Der Ring übrigens zeigt auf dem
erhöhten Feld in der Mitte ein Tier mit abgewandtem, erhobenem Kopf, das
beobachtend in die Ferne guckt. Es könnte ein Hund sein oder eine Löwin. Dort
ist auch der vollständige Name meines Vaters eingraviert: Emil Nikolaus
Bösch. Seitwärts, als Band rund herum, kann man einen Satz des Zürcher
Reformators Huldrych Zwingli entziffern: Nit fürchten ist der Harnisch.
In der Zwischenzeit ist Vaters Lebenspartnerin B.
gestorben.
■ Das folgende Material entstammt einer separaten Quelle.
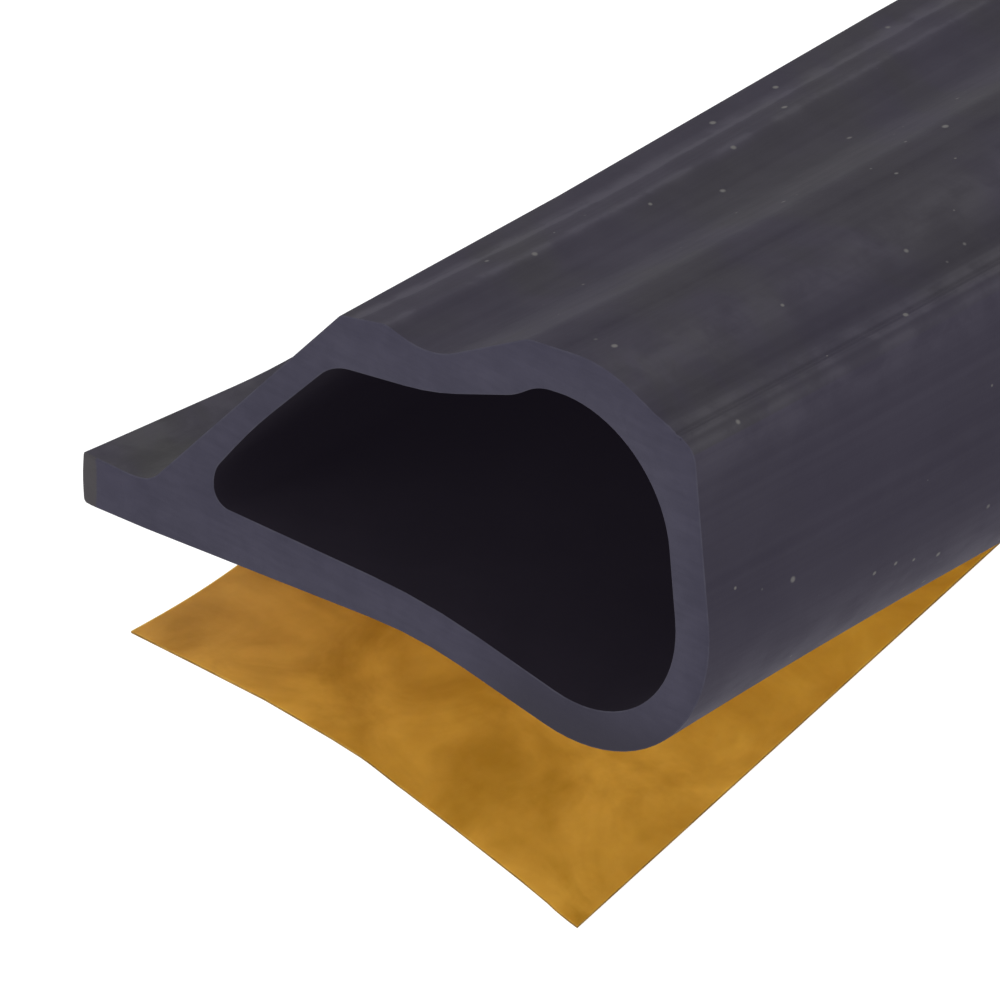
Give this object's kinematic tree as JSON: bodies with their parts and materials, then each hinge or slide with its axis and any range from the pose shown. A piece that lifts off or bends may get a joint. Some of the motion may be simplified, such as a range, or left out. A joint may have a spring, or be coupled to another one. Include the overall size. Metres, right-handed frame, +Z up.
{
  "type": "hollow self-adhesive door seal",
  "caption": "Length of hollow rubber door seal with a sloping left wall, a round right bulb and a small flange, on a paper release liner peeled back at one end.",
  "frame": {"origin": "middle of the footprint, on the floor that the seal lies on", "axes": "+Y along the seal from the peeled end to the far end, +X towards the round bulb, +Z up, away from the adhesive base"},
  "size_m": [0.0346, 1.0006, 0.0271],
  "materials": {
    "seal_rubber": "matte charcoal silicone rubber, fine lines along the length, clean knife cut at the ends",
    "liner_paper": "golden-brown coated release paper with a soft gloss"
  },
  "bodies": {
    "root": {"seal_profile": "seal_rubber", "release_liner": "liner_paper"}
  },
  "joints": []
}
Ich aber trage den Ring mit Stolz und Freude und erinnere mich
gerne, gerade am heutigen Tag, an meinen Vater zurück.
1 Kommentar:
lieber Nikolaus
das Leben - dein Leben - besteht aus vielen Puzzleteilchen.Die einen leuchten, die andern sind stumpf. Immer wieder erzählst du von einem deiner leuchtenden Puzzleteilchen. Das hier über Nikolaus, "den ersten", hat mich besonders berührt. Es zeigt mir wiederum die Bedeutung der Väter in ihrer Präsenz - oder in ihrer Abwesenheit. PS: Ydra - ein wunderbarer Altersitz! Ich freue mich immer über deine Beiträge!